── Data provided

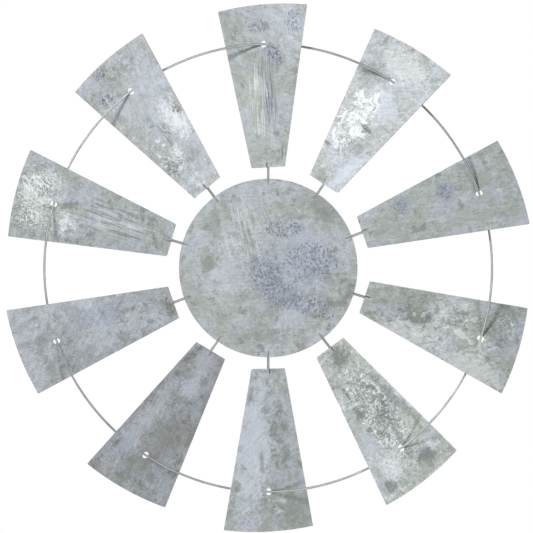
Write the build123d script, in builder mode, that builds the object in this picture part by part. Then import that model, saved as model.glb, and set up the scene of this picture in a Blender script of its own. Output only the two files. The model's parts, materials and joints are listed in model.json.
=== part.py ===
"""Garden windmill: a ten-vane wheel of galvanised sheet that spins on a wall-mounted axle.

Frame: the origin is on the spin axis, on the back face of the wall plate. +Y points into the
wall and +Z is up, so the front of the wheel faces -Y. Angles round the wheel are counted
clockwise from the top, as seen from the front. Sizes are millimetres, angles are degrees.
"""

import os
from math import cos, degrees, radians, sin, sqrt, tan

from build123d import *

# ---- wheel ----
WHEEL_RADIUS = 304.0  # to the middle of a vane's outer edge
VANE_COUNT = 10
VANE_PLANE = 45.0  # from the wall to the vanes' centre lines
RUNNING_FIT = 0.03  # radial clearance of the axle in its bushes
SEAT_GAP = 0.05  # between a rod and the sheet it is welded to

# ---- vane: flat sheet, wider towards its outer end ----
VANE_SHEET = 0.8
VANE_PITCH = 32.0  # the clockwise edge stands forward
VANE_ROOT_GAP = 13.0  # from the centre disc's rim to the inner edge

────

→ **What is asked**: Using the data above, output each line exactly.

→ **Answer for the task**:
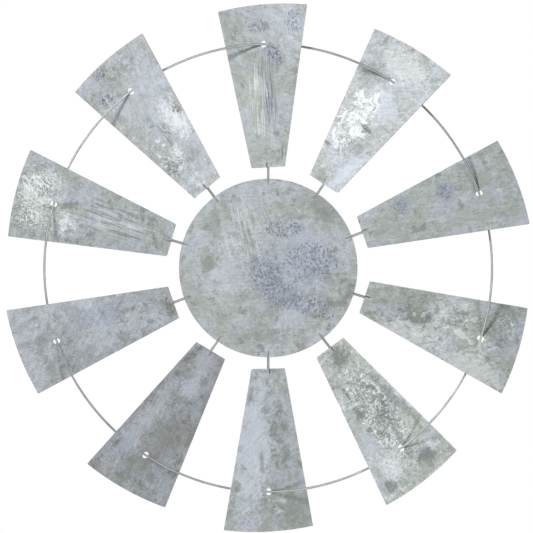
Write the build123d script, in builder mode, that builds the object in this picture part by part. Then import that model, saved as model.glb, and set up the scene of this picture in a Blender script of its own. Output only the two files. The model's parts, materials and joints are listed in model.json.
=== part.py ===
"""Garden windmill: a ten-vane wheel of galvanised sheet that spins on a wall-mounted axle.

Frame: the origin is on the spin axis, on the back face of the wall plate. +Y points into the
wall and +Z is up, so the front of the wheel faces -Y. Angles round the wheel are counted
clockwise from the top, as seen from the front. Sizes are millimetres, angles are degrees.
"""

import os
from math import cos, degrees, radians, sin, sqrt, tan

from build123d import *

# ---- wheel ----
WHEEL_RADIUS = 304.0  # to the middle of a vane's outer edge
VANE_COUNT = 10
VANE_PLANE = 45.0  # from the wall to the vanes' centre lines
RUNNING_FIT = 0.03  # radial clearance of the axle in its bushes
SEAT_GAP = 0.05  # between a rod and the sheet it is welded to

# ---- vane: flat sheet, wider towards its outer end ----
VANE_SHEET = 0.8
VANE_PITCH = 32.0  # the clockwise edge stands forward
VANE_ROOT_GAP = 13.0  # from the centre disc's rim to the inner edge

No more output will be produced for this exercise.